The 1,500-foot trail uses an innovative design to go easy on the ground, and even gives way from boards to open metal grating in some places to let light shine into the water for fish.

But it’s also an inviting habitat for people. “What is magic about it is here we are right by University Village, but it’s quiet,” said Carol Arnold of the Friends of Yesler Swamp on a recent walk to show off the trail.

The autumn morning shone bright gold and blue through the turning leaves of the trees, and delectable, deep, dark mud gave off the scent of fructifying funk.

“You can worry about global warming but if you can save just one little tiny area, you’ve accomplished something,” Arnold said. 

The swamp actually didn’t exist at all — it was underwater — until 1916, when the level of Lake Washington dropped with the creation of the Ballard Locks. The connection of Lake Washington to Lake Union by way of the Montlake Cut allowed passage by water to Puget Sound and beyond.

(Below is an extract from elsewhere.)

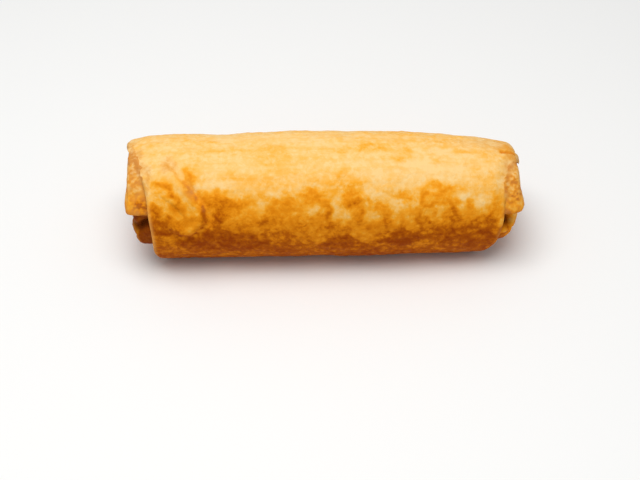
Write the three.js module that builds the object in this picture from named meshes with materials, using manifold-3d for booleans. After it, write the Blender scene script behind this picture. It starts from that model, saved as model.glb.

The UW in 1927 purchased the property that had been Henry Yesler’s sawmill by the lake, hence the Swamp’s name.

“But because it was wet, it got forgotten,” Kathryn Cerny-Chipman, a graduate student working on the restoration, said of the property. “It was regarded as scrubby, undesirable land.”

A good thing, as it turned out. The swamp was preserved by neglect until students, volunteers and Washington Conservation Corps workers could root out the weeds, and reveal the swamp’s quiet beauty with the trail.

Located on the east end of the Center for Urban Horticulture in the Laurelhurst neighborhood, there’s free parking at the center, and the trail is open to all.

There’s plenty of work to do: more weeds to pull, and more to learn about what this place can teach. But now’s the time, too, for savoring the success so far, with a walk where before there was only mud.

“My wife got her boot stuck there,” Ewing said, gesturing toward a dim, muddy glade. The boot is still in there, somewhere.